Even if the talks resume soon, discussions will likely get tougher since the two sides are likely to disagree over what constitutes the "complete denuclearization of the Korean Peninsula" as promised in the Singapore declaration. Does this mean just the removal of nuclear weapons from North Korea or an unlikely pledge by the U.S. that it will abandon any nuclear weapons that can be used against North Korea?
Moreover, North Korea hawks in Washington are starting to reassert their voices, saying that North Korea is cheating on its promises. There have been a recent spate of U.S. intelligence leaks claiming that Pyongyang is continuing to produce and deploy nuclear-armed missiles at military bases around the country despite its recent closure of a test stand for new rocket engines.

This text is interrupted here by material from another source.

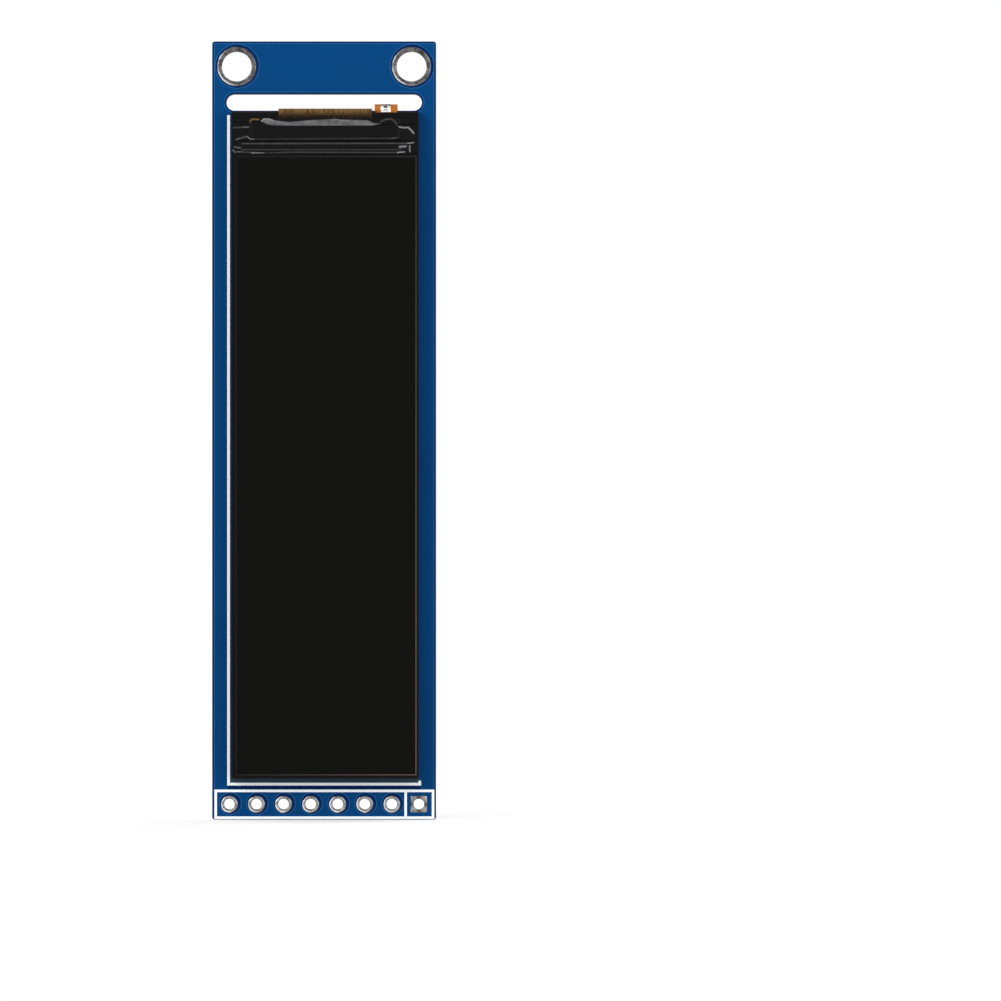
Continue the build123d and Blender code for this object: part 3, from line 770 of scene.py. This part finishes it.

But it is unlikely that we will see a move back to the situation in 2017 when it appeared the U.S. and North Korea were on the brink of nuclear conflict. This was when Trump was threatening "rocket man" with "fire and fury."
Nikki Haley, Trump's outgoing U.S. ambassador to the United Nations, let the cat out of the bag recently when she revealed in an interview with Atlantic magazine that Trump's rhetoric against North Korea amounted to a giant bluff, a play on Richard Nixon's "madman" strategy of frightening adversaries into making concessions. Haley said Trump had no intention of launching an attack against North Korea unless Pyongyang had fired a missile at or close to the U.S.
Instead, "love" now reigns between Trump and Kim. Trump plans to hold a second summit with Kim early next year despite Pyongyang's failure to start dismantling its nuclear weapons program. John Bolton, Trump's national security adviser and superhawk whose appointment was once seen as raising the possibility of a U.S. attack on North Korea, is now making excuses for Trump's "softly, softly" approach. Although the North Koreans "have not lived up to the commitments so far, that's why I think the president thinks another summit is likely to be productive," he said.
This rather benign view is likely to encourage President Moon Jae-in to continue with his rapprochement with the North despite recent worries in Seoul that such a policy would anger Washington.
Momentum in implementing tension reduction measures between the two Koreas has not slackened. In recent weeks, we have seen North and South Korea blowing up some of their guard posts in the DMZ and clearing mines as they prepare for the joint excavation of the remains of soldiers killed during the Korean War. A survey to establish rail links continues.
What has added to Moon's confidence is that he was told by Trump during the G20 summit in Argentina that he appreciated Seoul's initiatives to reduce military tensions with Pyongyang, while endorsing his middleman role in helping arrange a second Trump-Kim summit.
If Kim does visit South Korea, it would further support the reconciliation process. An inter-Korean deal to promote economic development could create favorable conditions for a Trump-Kim summit such as the U.S. agreeing to ease U.N. sanctions, provide economic aid and declare a formal end to the Korean War in return for Pyongyang presenting an inventory of its nuclear arms.
Trump appears committed to finding a way to break the current impasse. Whether he can do so will depend on whether he will be willing to make big concessions up front. One major reason why Trump will stick to his dovish North Korea policy is that it potentially represents one of his biggest foreign policy achievements. As for Kim, he may decide to cooperate knowing that Trump's eventual successor may not be so easy to deal with.